- **Set task**:
Output each line of the material exactly as it stands.
⁂
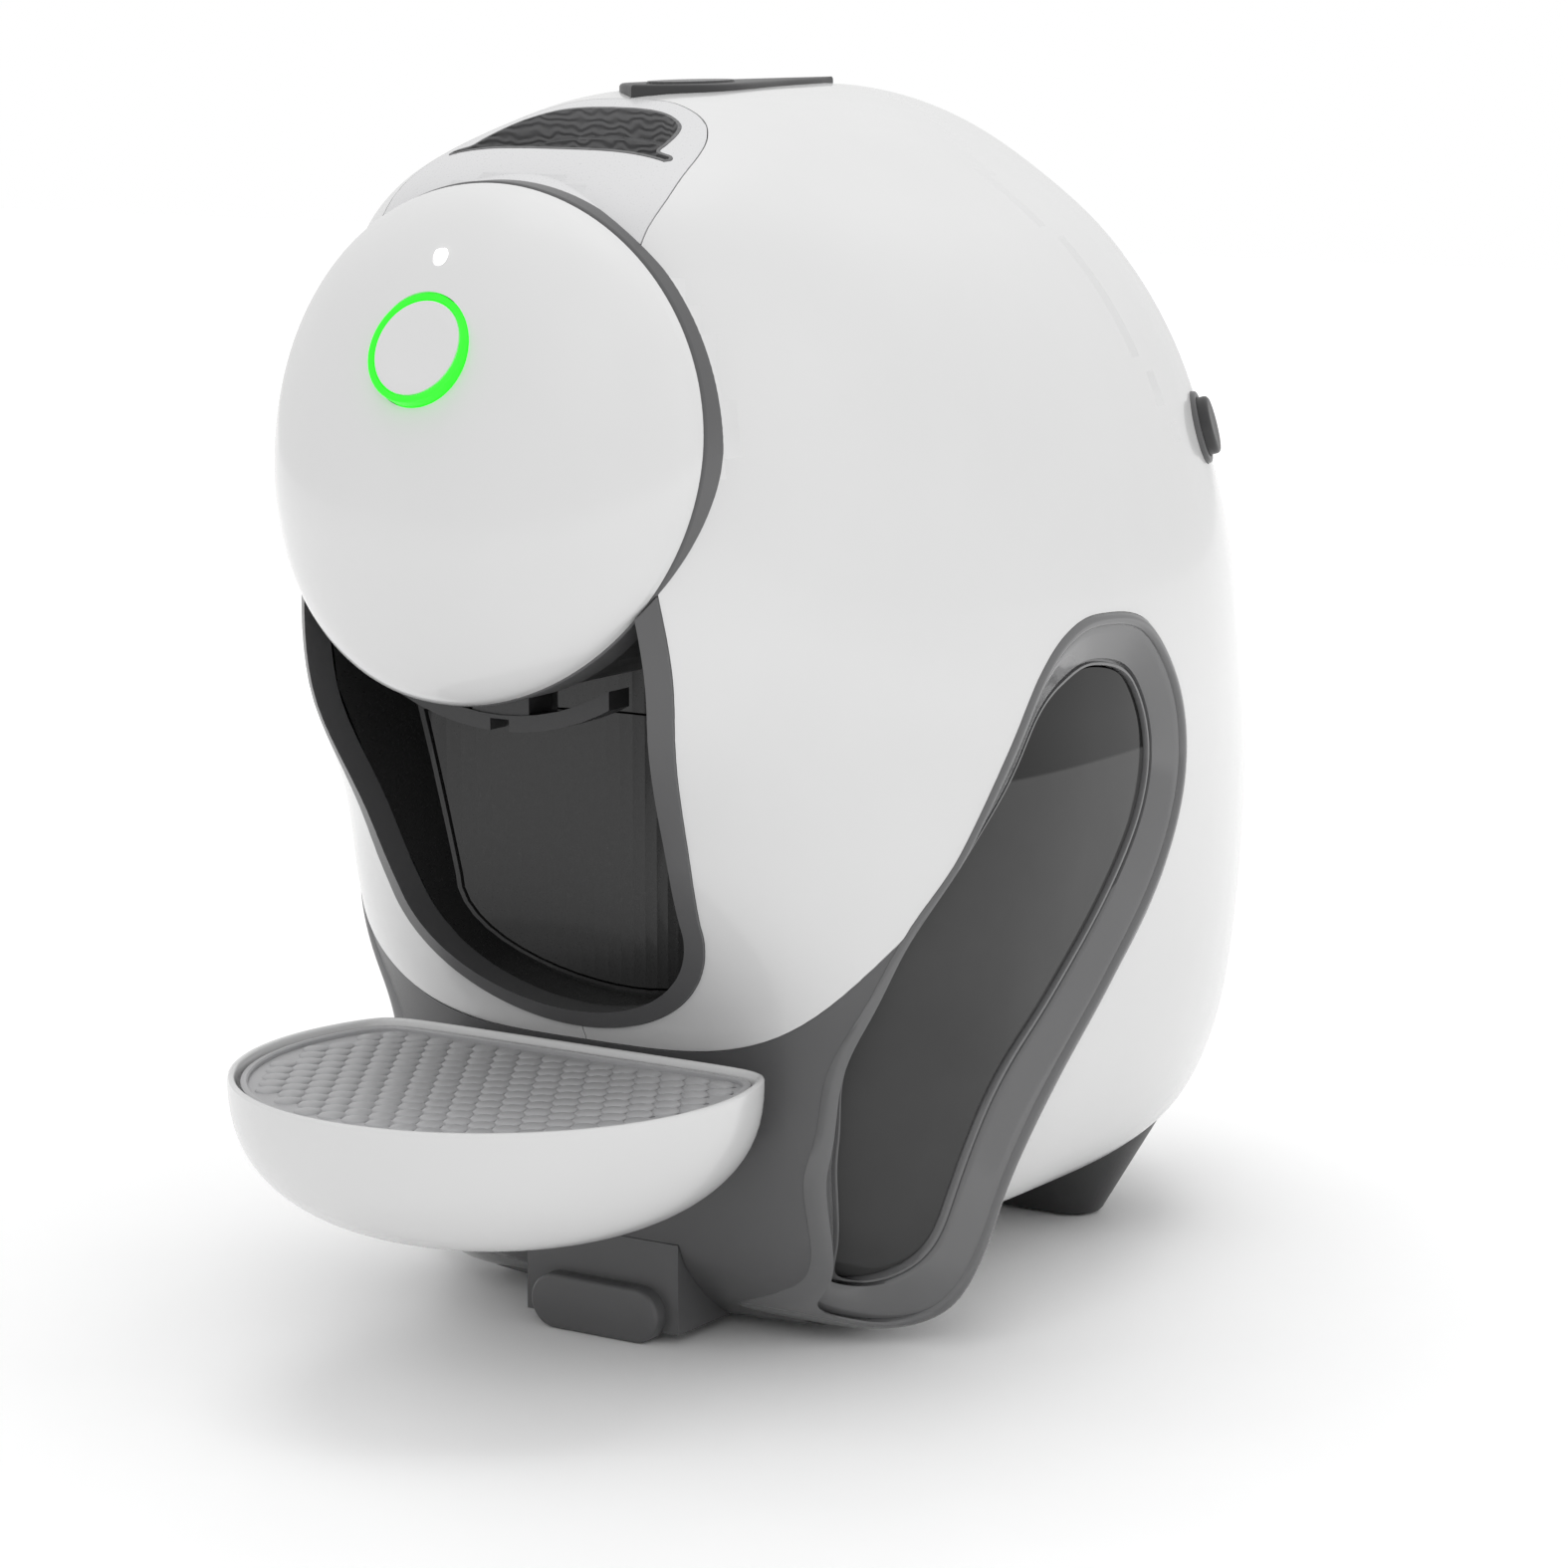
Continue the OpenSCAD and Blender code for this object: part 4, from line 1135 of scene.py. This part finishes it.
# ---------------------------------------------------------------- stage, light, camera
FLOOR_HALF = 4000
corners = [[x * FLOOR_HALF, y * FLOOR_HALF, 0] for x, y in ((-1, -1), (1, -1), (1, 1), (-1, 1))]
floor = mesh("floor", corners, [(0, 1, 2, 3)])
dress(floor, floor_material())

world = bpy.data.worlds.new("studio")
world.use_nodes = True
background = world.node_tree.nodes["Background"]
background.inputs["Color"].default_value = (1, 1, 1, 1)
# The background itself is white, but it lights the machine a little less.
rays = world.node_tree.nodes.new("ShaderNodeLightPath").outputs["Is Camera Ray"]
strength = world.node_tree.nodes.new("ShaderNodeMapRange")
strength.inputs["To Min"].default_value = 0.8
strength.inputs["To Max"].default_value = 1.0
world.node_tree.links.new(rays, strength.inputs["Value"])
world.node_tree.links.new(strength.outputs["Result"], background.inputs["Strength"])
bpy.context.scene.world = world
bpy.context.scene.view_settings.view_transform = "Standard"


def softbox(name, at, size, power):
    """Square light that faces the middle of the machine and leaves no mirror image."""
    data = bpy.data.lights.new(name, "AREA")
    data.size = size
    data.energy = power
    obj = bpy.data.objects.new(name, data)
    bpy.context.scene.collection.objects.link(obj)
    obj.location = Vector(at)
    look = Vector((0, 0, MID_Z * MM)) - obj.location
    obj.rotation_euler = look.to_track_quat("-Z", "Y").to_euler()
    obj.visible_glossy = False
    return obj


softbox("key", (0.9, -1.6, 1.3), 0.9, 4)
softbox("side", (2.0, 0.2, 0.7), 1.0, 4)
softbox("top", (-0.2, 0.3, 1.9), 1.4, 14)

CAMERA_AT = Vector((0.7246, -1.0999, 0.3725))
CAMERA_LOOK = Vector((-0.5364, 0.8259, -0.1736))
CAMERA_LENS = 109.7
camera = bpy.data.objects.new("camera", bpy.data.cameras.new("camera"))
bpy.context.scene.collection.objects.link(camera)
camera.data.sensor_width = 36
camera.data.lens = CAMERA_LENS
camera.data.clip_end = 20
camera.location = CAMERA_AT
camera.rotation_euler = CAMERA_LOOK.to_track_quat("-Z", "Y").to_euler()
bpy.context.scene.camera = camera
⁂
- **Solution**:
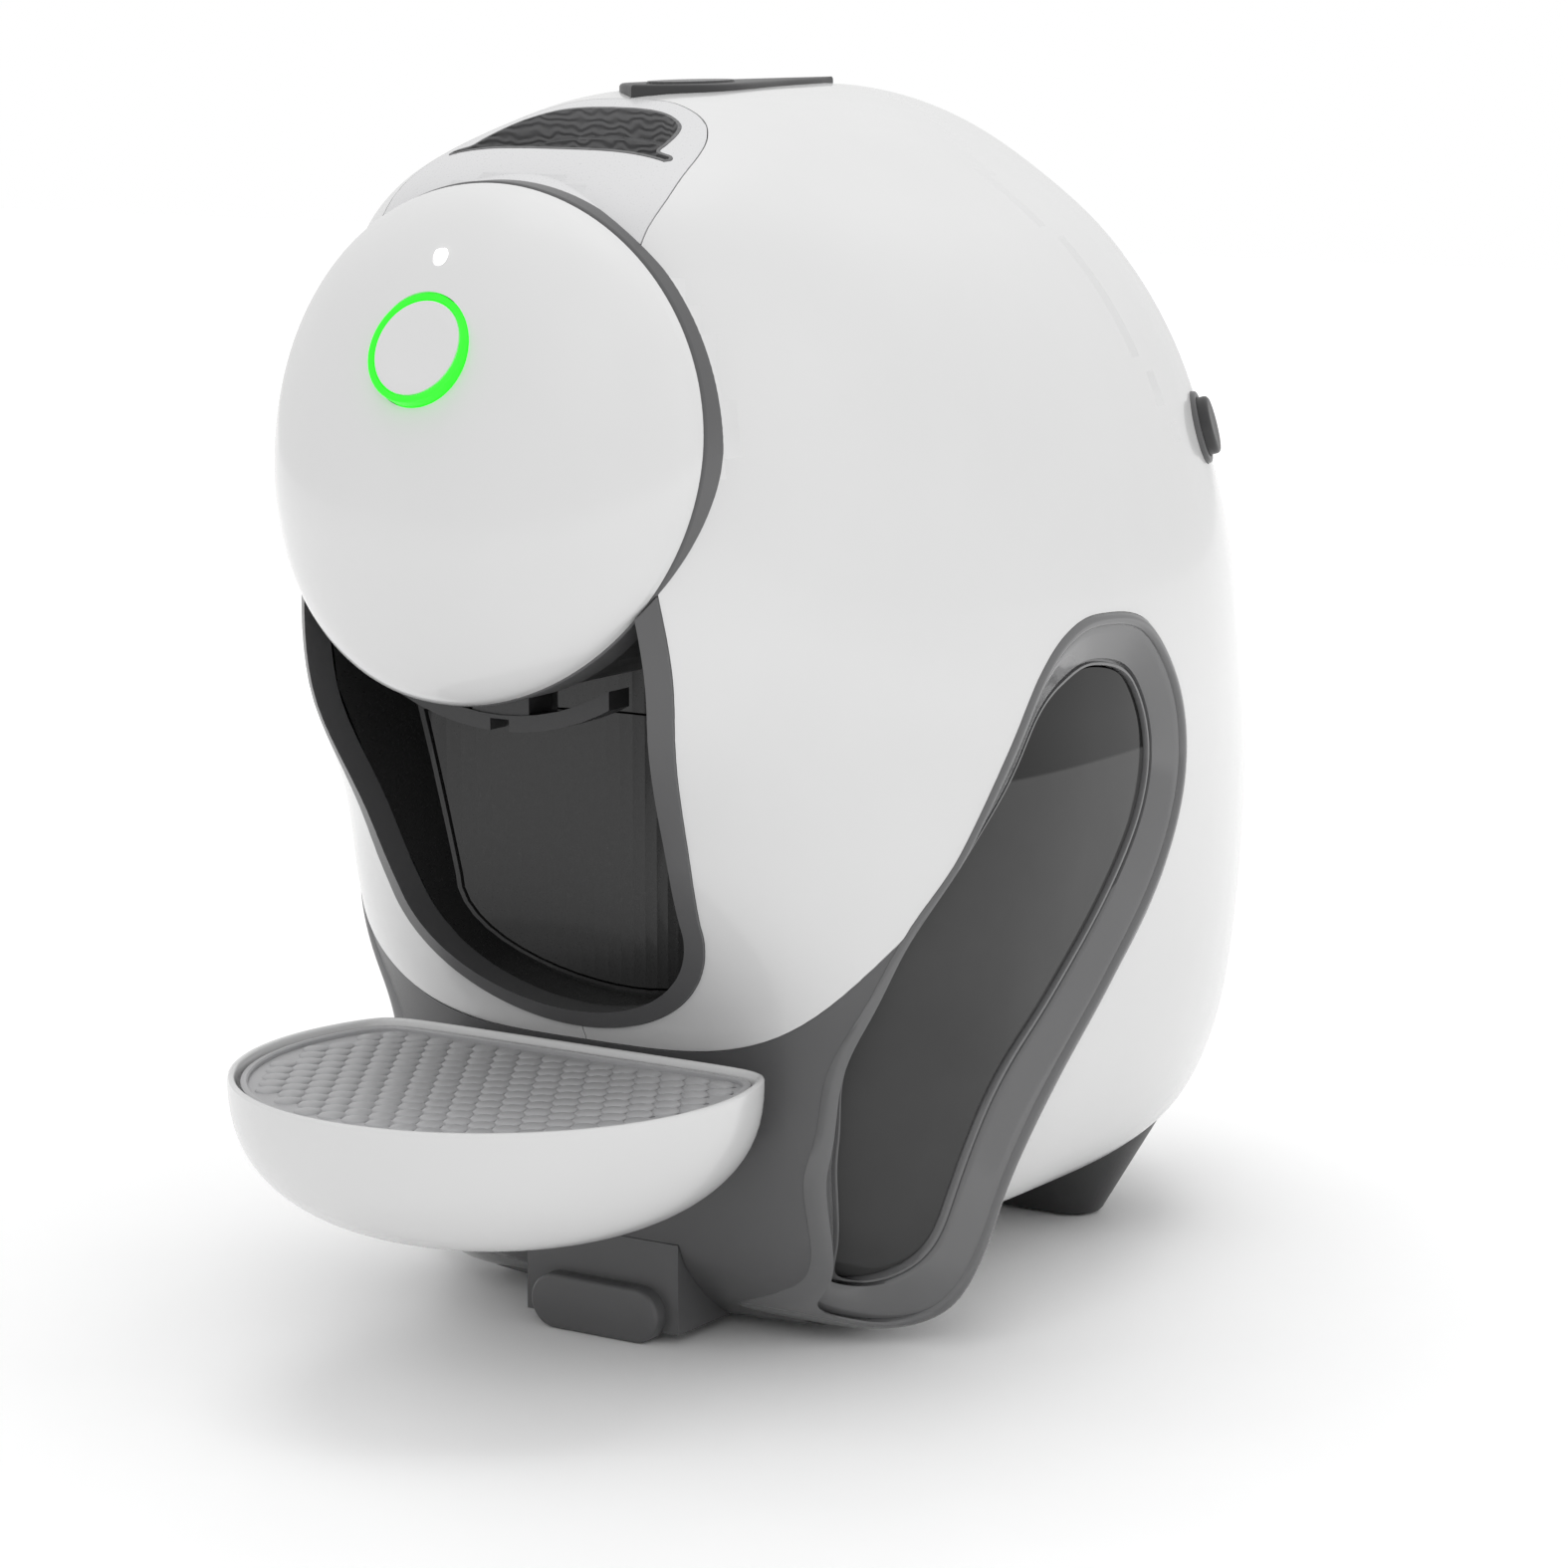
Continue the OpenSCAD and Blender code for this object: part 4, from line 1135 of scene.py. This part finishes it.
# ---------------------------------------------------------------- stage, light, camera
FLOOR_HALF = 4000
corners = [[x * FLOOR_HALF, y * FLOOR_HALF, 0] for x, y in ((-1, -1), (1, -1), (1, 1), (-1, 1))]
floor = mesh("floor", corners, [(0, 1, 2, 3)])
dress(floor, floor_material())

world = bpy.data.worlds.new("studio")
world.use_nodes = True
background = world.node_tree.nodes["Background"]
background.inputs["Color"].default_value = (1, 1, 1, 1)
# The background itself is white, but it lights the machine a little less.
rays = world.node_tree.nodes.new("ShaderNodeLightPath").outputs["Is Camera Ray"]
strength = world.node_tree.nodes.new("ShaderNodeMapRange")
strength.inputs["To Min"].default_value = 0.8
strength.inputs["To Max"].default_value = 1.0
world.node_tree.links.new(rays, strength.inputs["Value"])
world.node_tree.links.new(strength.outputs["Result"], background.inputs["Strength"])
bpy.context.scene.world = world
bpy.context.scene.view_settings.view_transform = "Standard"


def softbox(name, at, size, power):
    """Square light that faces the middle of the machine and leaves no mirror image."""
    data = bpy.data.lights.new(name, "AREA")
    data.size = size
    data.energy = power
    obj = bpy.data.objects.new(name, data)
    bpy.context.scene.collection.objects.link(obj)
    obj.location = Vector(at)
    look = Vector((0, 0, MID_Z * MM)) - obj.location
    obj.rotation_euler = look.to_track_quat("-Z", "Y").to_euler()
    obj.visible_glossy = False
    return obj


softbox("key", (0.9, -1.6, 1.3), 0.9, 4)
softbox("side", (2.0, 0.2, 0.7), 1.0, 4)
softbox("top", (-0.2, 0.3, 1.9), 1.4, 14)

CAMERA_AT = Vector((0.7246, -1.0999, 0.3725))
CAMERA_LOOK = Vector((-0.5364, 0.8259, -0.1736))
CAMERA_LENS = 109.7
camera = bpy.data.objects.new("camera", bpy.data.cameras.new("camera"))
bpy.context.scene.collection.objects.link(camera)
camera.data.sensor_width = 36
camera.data.lens = CAMERA_LENS
camera.data.clip_end = 20
camera.location = CAMERA_AT
camera.rotation_euler = CAMERA_LOOK.to_track_quat("-Z", "Y").to_euler()
bpy.context.scene.camera = camera